# PROBLEM TO WORK ON
Give the count of lines containing the string "that", with no other output.

==============================

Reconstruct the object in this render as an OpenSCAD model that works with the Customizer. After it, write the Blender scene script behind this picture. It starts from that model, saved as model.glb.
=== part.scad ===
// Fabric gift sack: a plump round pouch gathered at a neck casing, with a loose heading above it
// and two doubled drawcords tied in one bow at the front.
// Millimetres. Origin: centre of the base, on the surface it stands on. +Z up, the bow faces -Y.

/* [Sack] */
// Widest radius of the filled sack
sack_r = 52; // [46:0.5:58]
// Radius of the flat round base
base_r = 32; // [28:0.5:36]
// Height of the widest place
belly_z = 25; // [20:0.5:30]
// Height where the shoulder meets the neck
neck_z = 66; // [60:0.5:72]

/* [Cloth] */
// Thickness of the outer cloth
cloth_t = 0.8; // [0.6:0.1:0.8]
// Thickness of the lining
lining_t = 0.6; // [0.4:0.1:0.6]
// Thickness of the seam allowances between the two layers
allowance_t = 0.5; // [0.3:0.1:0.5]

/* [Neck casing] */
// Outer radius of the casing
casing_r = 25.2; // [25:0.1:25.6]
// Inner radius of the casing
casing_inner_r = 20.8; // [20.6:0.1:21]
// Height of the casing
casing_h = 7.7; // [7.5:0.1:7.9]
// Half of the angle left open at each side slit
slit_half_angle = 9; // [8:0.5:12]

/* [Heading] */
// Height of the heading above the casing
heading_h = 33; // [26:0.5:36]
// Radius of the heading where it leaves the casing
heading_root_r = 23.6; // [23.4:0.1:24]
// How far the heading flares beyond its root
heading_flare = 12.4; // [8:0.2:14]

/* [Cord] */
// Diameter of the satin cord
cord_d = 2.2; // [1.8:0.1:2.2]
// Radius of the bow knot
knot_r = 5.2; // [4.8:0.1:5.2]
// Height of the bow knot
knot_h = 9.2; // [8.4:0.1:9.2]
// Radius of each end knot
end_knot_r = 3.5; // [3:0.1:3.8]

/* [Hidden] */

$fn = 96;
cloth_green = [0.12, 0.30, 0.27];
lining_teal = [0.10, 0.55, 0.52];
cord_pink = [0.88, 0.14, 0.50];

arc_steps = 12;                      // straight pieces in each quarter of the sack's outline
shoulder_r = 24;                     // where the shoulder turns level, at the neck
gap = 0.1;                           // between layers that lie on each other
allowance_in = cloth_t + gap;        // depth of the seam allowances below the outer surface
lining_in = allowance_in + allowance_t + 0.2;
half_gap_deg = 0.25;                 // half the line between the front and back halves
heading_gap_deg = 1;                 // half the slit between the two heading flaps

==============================

# ANSWER TO THE EXERCISE
2